Nie wszystkie może do siebie pasują, ale za dużo mandali w kolorach ciepłych nie robiłam. Dopiero od niedawna zadomowiły się u mnie na dobre.


Pięknego wtorku życzę!!!!!!!!!!!!!!!!!!

niedziela, 23 września 2012

Niebiesko, chłodno i hipnotycznie

Pisałam kiedyś, że niebieski był moim wiodącym kolorem przez prawie 20 lat i że jakoś tak rok temu coś się we mnie zmieniło, bo w mojej duszy zakwitły ciepłe kolory... Kwitną nieprzerwanie dalej, ale zatęskniłam troszkę za niebieskim i powstała taka oto mandala:



















Niebieski wychładza rozbuchane emocje, koi ból i znieczula, więc jeśli jesteśmy w trudnym okresie życia to mamy naturalną skłonność do niebieskiego.  Pozostał mi sentyment do tego koloru:)
Nasyciłam się i myślę, że na długo mi wystarczy.
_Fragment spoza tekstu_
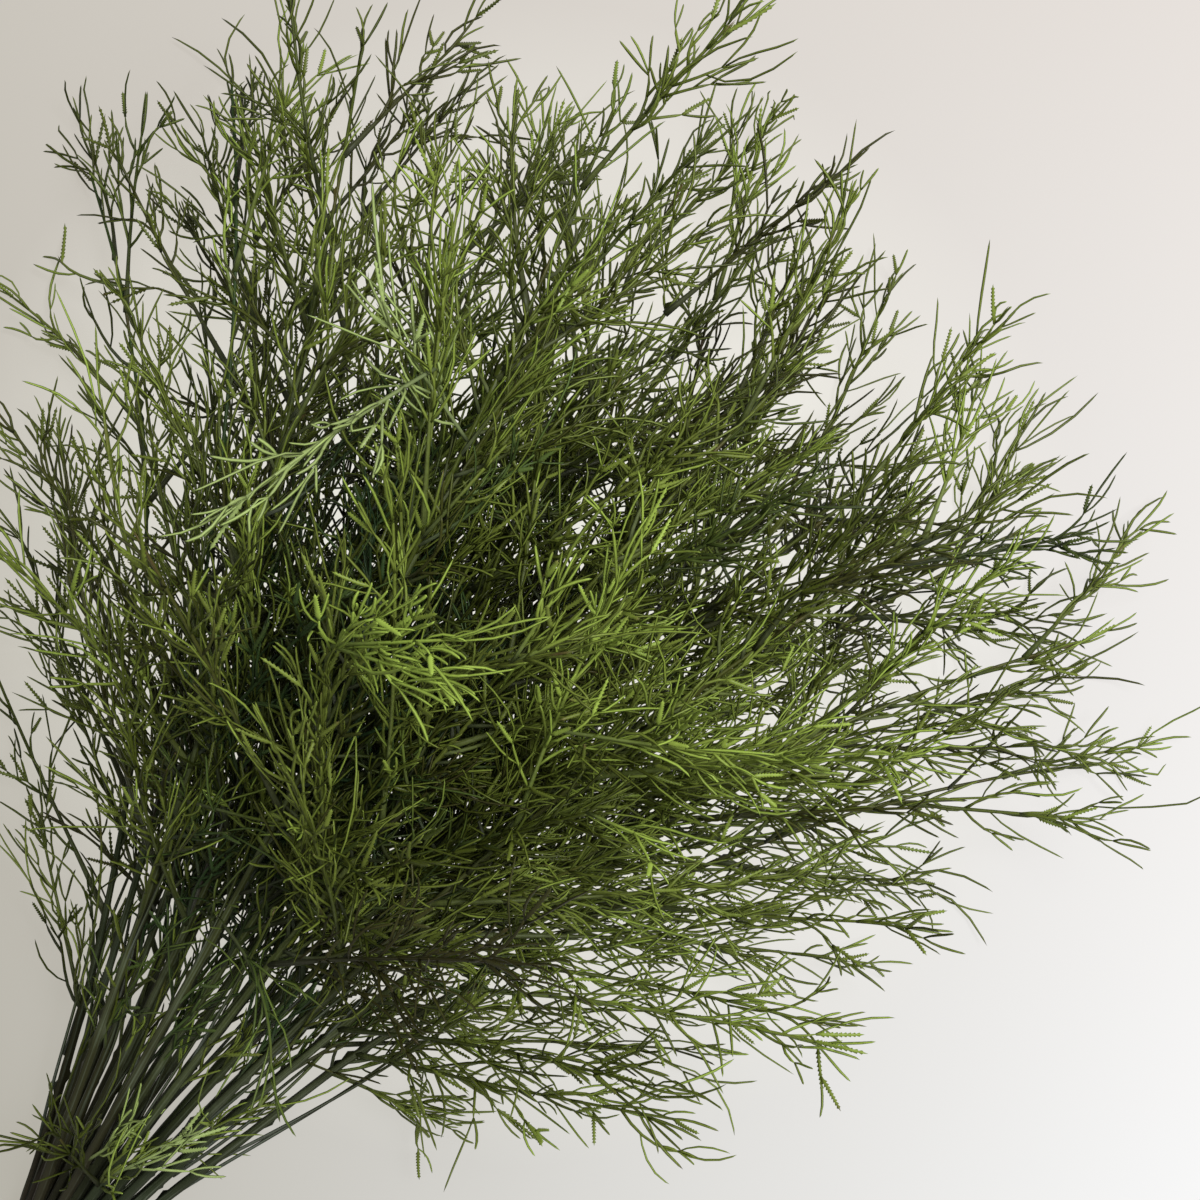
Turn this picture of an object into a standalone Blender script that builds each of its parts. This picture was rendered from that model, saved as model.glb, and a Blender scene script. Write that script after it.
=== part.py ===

Bardzo trudno było mi dobrać papier do tej mandali. Mam dużo papierów; tych niebieskich też, ale  wszystkie są bliższe odcieniom turkusu.
Gdzieś tam na samym dnie jednej z papierowych stert uchował się jeden jedyny pasujący odcień niebieskiego...Czyli że mandala została uratowana:D

A mój Kicurek Kochany zyskał nowy domek...






...po kartonie w którym przyszły do mnie zamówione podobrazia...
To na którym powstała niebieska mandala też w nim przywędrowało...

Pozdrawiam serdecznie wszystkich Tuzaglądaczy!!!!!!!!!

czwartek, 20 września 2012

Czerwono - złoto

Zawieszki dwie zrobiły się:)
Już dawno miały się zrobić. Tylko nie było z czego. Na całe szczęście UHK mnie poratował:) ...i ofiarował parę tekturkowych baz. Dziękuję:D
Zawieszki zawisną na ścianie u niejakiego Kwiata Lotosu. Długo te ściany czekały...































Wykreślam kolejny punkt z listy zamówień i zobowiązań. A trochę tego uzbierałam.
Jest jeszcze parę mandal do zrobienia...
Papierowe prace są jakoś ostatnio na samym końcu. No, może po za scrapami:) Jakaś taka wybredna się zrobiłam. Mało co mnie rajcuje...P Nie chcę przez to powiedzieć, że coś nie tak z formą, po prostu mam fazę głównie na swoje kółka, koła i kółeczka:D:D I już!

Buziaki, buziole i buziaczki posyłam!!!!!!!!!!!!!!!!!